## [DATA PROVIDED]

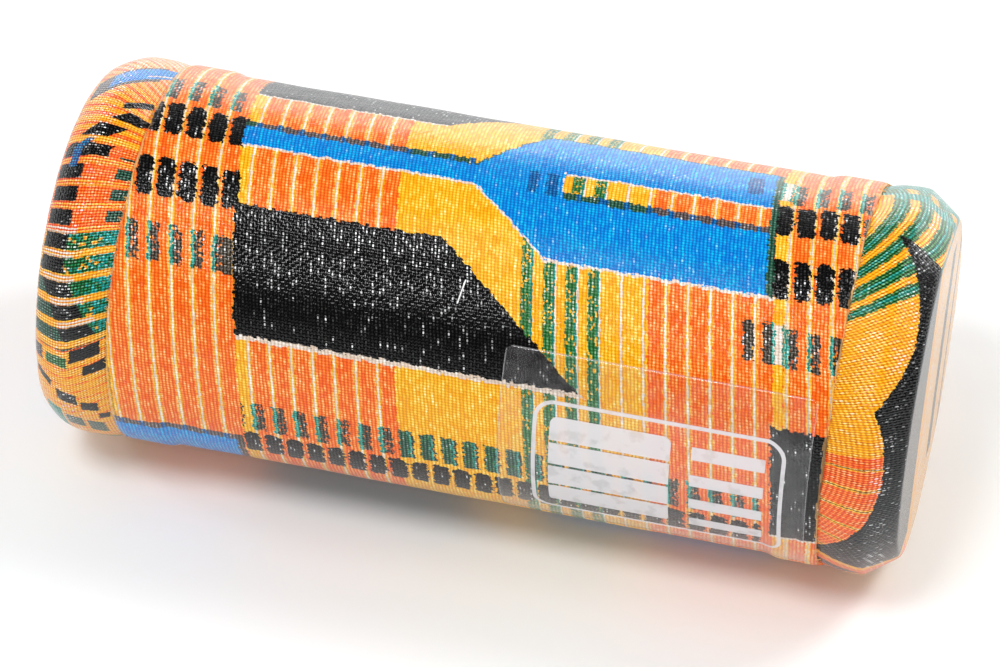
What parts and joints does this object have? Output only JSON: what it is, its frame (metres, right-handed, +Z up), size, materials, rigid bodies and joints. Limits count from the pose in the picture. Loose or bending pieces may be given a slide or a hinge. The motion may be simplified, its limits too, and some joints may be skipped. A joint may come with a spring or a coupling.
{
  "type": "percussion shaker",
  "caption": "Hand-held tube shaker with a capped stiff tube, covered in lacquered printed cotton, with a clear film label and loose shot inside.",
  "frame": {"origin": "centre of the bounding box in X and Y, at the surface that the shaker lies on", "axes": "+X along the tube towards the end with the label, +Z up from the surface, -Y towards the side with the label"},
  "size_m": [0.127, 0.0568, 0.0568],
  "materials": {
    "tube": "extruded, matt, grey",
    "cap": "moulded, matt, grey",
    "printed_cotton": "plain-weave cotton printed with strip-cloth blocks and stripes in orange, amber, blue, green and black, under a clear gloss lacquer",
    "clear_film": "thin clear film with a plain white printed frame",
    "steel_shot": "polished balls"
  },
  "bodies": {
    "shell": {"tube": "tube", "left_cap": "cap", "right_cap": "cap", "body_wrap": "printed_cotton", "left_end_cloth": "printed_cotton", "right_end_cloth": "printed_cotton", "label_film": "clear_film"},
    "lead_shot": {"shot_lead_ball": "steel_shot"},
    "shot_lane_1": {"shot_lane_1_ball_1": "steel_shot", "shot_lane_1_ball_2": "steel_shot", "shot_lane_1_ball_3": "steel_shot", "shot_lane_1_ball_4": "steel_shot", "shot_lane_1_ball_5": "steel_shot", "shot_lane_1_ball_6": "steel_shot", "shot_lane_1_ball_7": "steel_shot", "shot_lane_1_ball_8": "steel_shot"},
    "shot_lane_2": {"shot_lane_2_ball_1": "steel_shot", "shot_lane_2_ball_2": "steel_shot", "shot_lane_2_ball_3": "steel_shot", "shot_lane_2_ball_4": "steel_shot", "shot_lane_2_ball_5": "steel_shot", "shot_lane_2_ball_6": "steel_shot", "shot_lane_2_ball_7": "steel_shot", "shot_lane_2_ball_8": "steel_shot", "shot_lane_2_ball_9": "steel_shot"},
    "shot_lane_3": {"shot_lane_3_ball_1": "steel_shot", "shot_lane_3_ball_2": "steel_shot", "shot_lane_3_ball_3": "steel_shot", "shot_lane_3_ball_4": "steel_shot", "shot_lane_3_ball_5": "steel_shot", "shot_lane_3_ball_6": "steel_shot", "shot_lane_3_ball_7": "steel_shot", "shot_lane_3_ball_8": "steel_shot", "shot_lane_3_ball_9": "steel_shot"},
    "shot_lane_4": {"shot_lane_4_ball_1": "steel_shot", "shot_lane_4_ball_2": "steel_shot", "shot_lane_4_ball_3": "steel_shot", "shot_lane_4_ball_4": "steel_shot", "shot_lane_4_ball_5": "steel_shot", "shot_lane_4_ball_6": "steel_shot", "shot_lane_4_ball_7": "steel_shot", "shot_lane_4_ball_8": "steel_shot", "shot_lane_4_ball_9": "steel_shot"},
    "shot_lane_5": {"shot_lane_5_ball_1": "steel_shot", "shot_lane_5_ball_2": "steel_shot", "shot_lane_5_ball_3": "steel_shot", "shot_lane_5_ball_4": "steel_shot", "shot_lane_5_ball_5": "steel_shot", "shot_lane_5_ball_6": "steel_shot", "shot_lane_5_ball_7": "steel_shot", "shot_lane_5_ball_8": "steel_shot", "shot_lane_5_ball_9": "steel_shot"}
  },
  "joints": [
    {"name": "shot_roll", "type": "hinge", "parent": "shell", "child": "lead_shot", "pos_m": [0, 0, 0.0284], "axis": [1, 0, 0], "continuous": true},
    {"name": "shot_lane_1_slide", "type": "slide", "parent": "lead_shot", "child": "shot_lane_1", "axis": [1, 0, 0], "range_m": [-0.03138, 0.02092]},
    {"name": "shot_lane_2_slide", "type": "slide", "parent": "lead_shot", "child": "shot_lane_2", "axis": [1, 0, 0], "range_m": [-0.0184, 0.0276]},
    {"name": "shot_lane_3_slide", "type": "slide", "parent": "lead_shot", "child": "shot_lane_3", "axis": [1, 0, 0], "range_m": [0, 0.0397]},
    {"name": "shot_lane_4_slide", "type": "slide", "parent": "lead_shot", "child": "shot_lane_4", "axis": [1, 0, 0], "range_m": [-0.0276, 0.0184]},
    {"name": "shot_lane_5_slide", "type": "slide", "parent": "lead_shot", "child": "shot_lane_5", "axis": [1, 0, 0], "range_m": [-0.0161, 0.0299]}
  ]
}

## [TASK]
Reproduce all data above, unchanged.

## [WRITTEN RESPONSE]
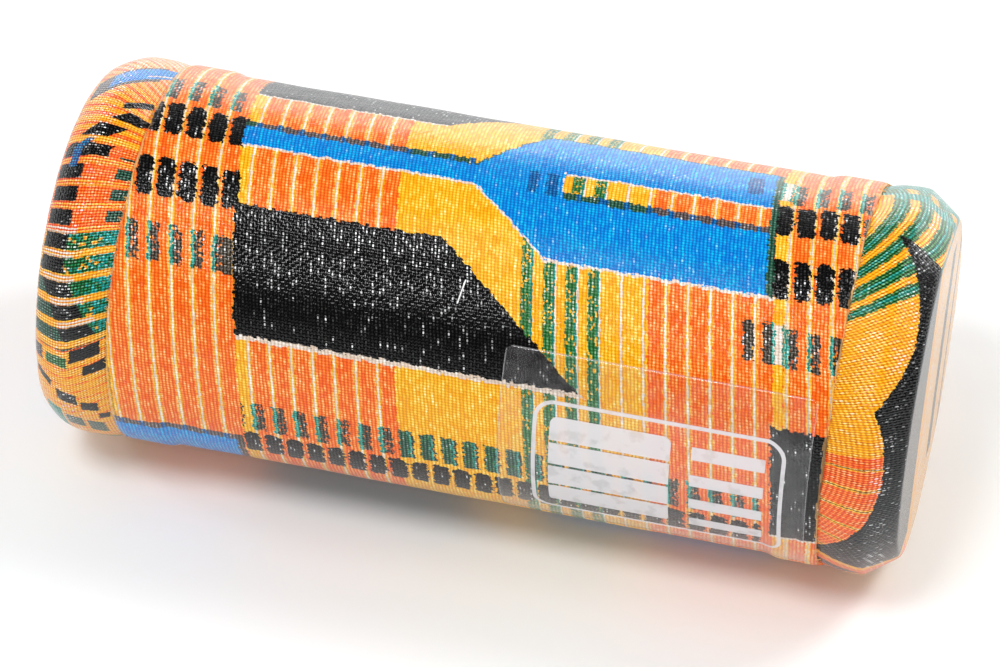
What parts and joints does this object have? Output only JSON: what it is, its frame (metres, right-handed, +Z up), size, materials, rigid bodies and joints. Limits count from the pose in the picture. Loose or bending pieces may be given a slide or a hinge. The motion may be simplified, its limits too, and some joints may be skipped. A joint may come with a spring or a coupling.
{
  "type": "percussion shaker",
  "caption": "Hand-held tube shaker with a capped stiff tube, covered in lacquered printed cotton, with a clear film label and loose shot inside.",
  "frame": {"origin": "centre of the bounding box in X and Y, at the surface that the shaker lies on", "axes": "+X along the tube towards the end with the label, +Z up from the surface, -Y towards the side with the label"},
  "size_m": [0.127, 0.0568, 0.0568],
  "materials": {
    "tube": "extruded, matt, grey",
    "cap": "moulded, matt, grey",
    "printed_cotton": "plain-weave cotton printed with strip-cloth blocks and stripes in orange, amber, blue, green and black, under a clear gloss lacquer",
    "clear_film": "thin clear film with a plain white printed frame",
    "steel_shot": "polished balls"
  },
  "bodies": {
    "shell": {"tube": "tube", "left_cap": "cap", "right_cap": "cap", "body_wrap": "printed_cotton", "left_end_cloth": "printed_cotton", "right_end_cloth": "printed_cotton", "label_film": "clear_film"},
    "lead_shot": {"shot_lead_ball": "steel_shot"},
    "shot_lane_1": {"shot_lane_1_ball_1": "steel_shot", "shot_lane_1_ball_2": "steel_shot", "shot_lane_1_ball_3": "steel_shot", "shot_lane_1_ball_4": "steel_shot", "shot_lane_1_ball_5": "steel_shot", "shot_lane_1_ball_6": "steel_shot", "shot_lane_1_ball_7": "steel_shot", "shot_lane_1_ball_8": "steel_shot"},
    "shot_lane_2": {"shot_lane_2_ball_1": "steel_shot", "shot_lane_2_ball_2": "steel_shot", "shot_lane_2_ball_3": "steel_shot", "shot_lane_2_ball_4": "steel_shot", "shot_lane_2_ball_5": "steel_shot", "shot_lane_2_ball_6": "steel_shot", "shot_lane_2_ball_7": "steel_shot", "shot_lane_2_ball_8": "steel_shot", "shot_lane_2_ball_9": "steel_shot"},
    "shot_lane_3": {"shot_lane_3_ball_1": "steel_shot", "shot_lane_3_ball_2": "steel_shot", "shot_lane_3_ball_3": "steel_shot", "shot_lane_3_ball_4": "steel_shot", "shot_lane_3_ball_5": "steel_shot", "shot_lane_3_ball_6": "steel_shot", "shot_lane_3_ball_7": "steel_shot", "shot_lane_3_ball_8": "steel_shot", "shot_lane_3_ball_9": "steel_shot"},
    "shot_lane_4": {"shot_lane_4_ball_1": "steel_shot", "shot_lane_4_ball_2": "steel_shot", "shot_lane_4_ball_3": "steel_shot", "shot_lane_4_ball_4": "steel_shot", "shot_lane_4_ball_5": "steel_shot", "shot_lane_4_ball_6": "steel_shot", "shot_lane_4_ball_7": "steel_shot", "shot_lane_4_ball_8": "steel_shot", "shot_lane_4_ball_9": "steel_shot"},
    "shot_lane_5": {"shot_lane_5_ball_1": "steel_shot", "shot_lane_5_ball_2": "steel_shot", "shot_lane_5_ball_3": "steel_shot", "shot_lane_5_ball_4": "steel_shot", "shot_lane_5_ball_5": "steel_shot", "shot_lane_5_ball_6": "steel_shot", "shot_lane_5_ball_7": "steel_shot", "shot_lane_5_ball_8": "steel_shot", "shot_lane_5_ball_9": "steel_shot"}
  },
  "joints": [
    {"name": "shot_roll", "type": "hinge", "parent": "shell", "child": "lead_shot", "pos_m": [0, 0, 0.0284], "axis": [1, 0, 0], "continuous": true},
    {"name": "shot_lane_1_slide", "type": "slide", "parent": "lead_shot", "child": "shot_lane_1", "axis": [1, 0, 0], "range_m": [-0.03138, 0.02092]},
    {"name": "shot_lane_2_slide", "type": "slide", "parent": "lead_shot", "child": "shot_lane_2", "axis": [1, 0, 0], "range_m": [-0.0184, 0.0276]},
    {"name": "shot_lane_3_slide", "type": "slide", "parent": "lead_shot", "child": "shot_lane_3", "axis": [1, 0, 0], "range_m": [0, 0.0397]},
    {"name": "shot_lane_4_slide", "type": "slide", "parent": "lead_shot", "child": "shot_lane_4", "axis": [1, 0, 0], "range_m": [-0.0276, 0.0184]},
    {"name": "shot_lane_5_slide", "type": "slide", "parent": "lead_shot", "child": "shot_lane_5", "axis": [1, 0, 0], "range_m": [-0.0161, 0.0299]}
  ]
}